Oh, the kernels are probably not being recompiled which makes the binary loading faulty I updated the parser version that will force them to recompile if you have time to try again

jedbrown commented 6 years ago

No luck. Same error.

dmed256 commented 6 years ago

Oops again, clang hid an error and Travis CI (+ you) caught it Fixing right now

dmed256 commented 6 years ago

It was an error with types shadowing variable names when I was fixing styling issues :/

Fail with g++: https://travis-ci.org/libocca/occa/jobs/321051641 Pass with g++: https://travis-ci.org/libocca/occa/jobs/321057521

dmed256 commented 6 years ago

I managed to get it compiling and running with g++, let me know if you still have issues

[~/git/ceed/examples/mfem]
> mcm
rm -f *~ ex1
rm -rf *.dSYM *.TVD.*breakpoints
/usr/local/bin/g++-6 -I../..  -O3 -I../../../mfem -I/Users/dsm5/git/night/include ex1.cpp -o ex1 -Wl,-rpath,/Users/dsm5/git/ceed -L../.. -lceed \
      -L../../../mfem -lmfem -L/Users/dsm5/git/night/lib -locca -Wl,-rpath,/Users/dsm5/git/night/lib -L/Users/dsm5/git/night/lib -locca
[~/git/ceed/examples/mfem]
> ./ex1
Options used:
   --ceed-spec /cpu/self
   --mesh ../../../mfem/data/star.mesh
   --order 1
   --visualization
Number of finite element unknowns: 20801
   Iteration :   0  (B r, r) = 0.000892612 ...
   Iteration :  18  (B r, r) = 6.77949e-16
Average reduction factor = 0.460626
L2 projection error: 7.34603e-06
jedbrown commented 6 years ago

/cpu/self is handled by the reference backend so you'd need --ceed-spec /cpu/occa for example.

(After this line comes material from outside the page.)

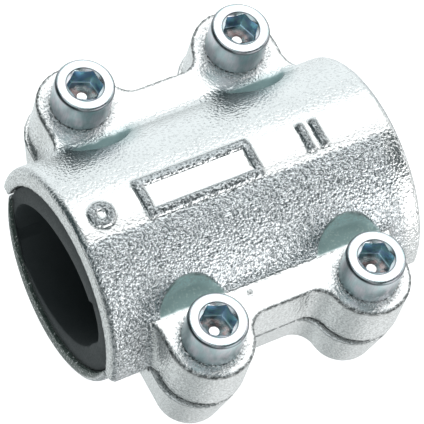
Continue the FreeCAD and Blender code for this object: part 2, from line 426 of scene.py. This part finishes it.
def thread_rings(theta):
    """Rings down the shank, each (radii, height), with a right-hand helical ridge."""
    rings = []
    steps = int(SHANK_LENGTH / (THREAD_PITCH / RINGS_PER_PITCH))
    for index in range(1, steps + 1):
        depth = SHANK_LENGTH * index / steps
        phase = (depth / THREAD_PITCH + theta / (2 * math.pi)) % 1.0
        ridge = np.clip(1 - np.abs(2 * phase - 1) * RIDGE_SLOPE, 0, RIDGE_CREST) / RIDGE_CREST
        run_out = min(1.0, depth / THREAD_RUN_OUT)
        radii = SHANK_R - THREAD_GAP - THREAD_DEPTH * run_out * (1 - ridge)
        left = SHANK_LENGTH - depth
        if left < TIP_LENGTH:
            radii = np.minimum(radii, TIP_R + TIP_SLOPE * left)
        rings.append((radii, HEAD_BASE_Z - depth))
    return rings


def screw_rings(theta):
    """The whole screw as a stack of rings, from the socket's drill point round to the tip."""
    head = [(np.full_like(theta, radius), height) for radius, height in head_profile()]
    return socket_rings(theta) + head + thread_rings(theta)


def ring_mesh(name, rings, theta, centre):
    """Skins a stack of rings and closes both ends with a point in the middle."""
    bm = bmesh.new()
    loops = []
    for radii, height in rings:
        loop = []
        for radius, angle in zip(radii, theta):
            x = centre[0] + radius * math.cos(angle)
            y = centre[1] + radius * math.sin(angle)
            loop.append(bm.verts.new((x * MM, y * MM, height * MM)))
        loops.append(loop)
    sides = len(theta)
    for upper, lower in zip(loops, loops[1:]):
        for i in range(sides):
            j = (i + 1) % sides
            bm.faces.new((upper[i], upper[j], lower[j], lower[i]))
    first = bm.verts.new((centre[0] * MM, centre[1] * MM, rings[0][1] * MM))
    last = bm.verts.new((centre[0] * MM, centre[1] * MM, rings[-1][1] * MM))
    for i in range(sides):
        j = (i + 1) % sides
        bm.faces.new((first, loops[0][j], loops[0][i]))
        bm.faces.new((last, loops[-1][i], loops[-1][j]))
    bmesh.ops.recalc_face_normals(bm, faces=bm.faces)
    mesh = bpy.data.meshes.new(name)
    bm.to_mesh(mesh)
    bm.free()
    return mesh


def mark_screw(mesh, centre):
    """Stores the masks that the plating of a screw reads."""
    x, y, z = positions(mesh).T / MM
    reach = np.hypot(x - centre[0], y - centre[1])
    mouth_z = HEAD_TOP_Z - MOUTH_DEPTH
    socket = fall(reach, MOUTH_R - 0.05, MOUTH_R + 0.05)
    socket *= rise(z, SEAT_Z + 2.0, SEAT_Z + 2.5) * fall(z, mouth_z - 0.03, mouth_z)
    corner = rise(reach, SOCKET_FLATS / 2 - 0.25, SOCKET_FLATS / 2 - 0.05)
    corner *= near(z, SOCKET_FLOOR_Z, 0.01, 0.04)
    mouth = near(reach, MOUTH_R, *MOUTH_LINE) * rise(z, HEAD_TOP_Z - 0.1, HEAD_TOP_Z - 0.05)
    rim = rise(reach, HEAD_R - 0.5, HEAD_R - 0.3) * rise(z, HEAD_TOP_Z - 0.8, HEAD_TOP_Z - 0.5)
    foot = rise(reach, HEAD_R - 0.5, HEAD_R - 0.2) * fall(z, SEAT_Z + 0.5, SEAT_Z + 5.0)
    store(mesh, "socket", socket)
    store(mesh, "glint", socket * corner)
    # painted shade lines round the socket mouth and the head's rim
    store(mesh, "shade_line", np.maximum(0.8 * mouth, 0.75 * rim))
    # painted highlight on the drill point
    store(mesh, "pip_highlight", fall(reach, PIT_R, PIT_MOUTH_R))
    store(mesh, "foot", foot)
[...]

Or just run make prove or build/t05-elemrestriction /cpu/occa.

dmed256 commented 6 years ago
> ./ex1  --ceed-spec '/cpu/occa'
Options used:
   --ceed-spec /cpu/occa
   --mesh ../../../mfem/data/star.mesh
   --order 1
   --visualization
Number of finite element unknowns: 20801
   Iteration :   0  (B r, r) = 0.000892612 ...
   Iteration :  18  (B r, r) = 6.77949e-16
Average reduction factor = 0.460626
L2 projection error: 7.34603e-06
jedbrown commented 6 years ago

Working now, thanks.

dmed256 commented 6 years ago

Awesome, thanks for the fast feedback loop!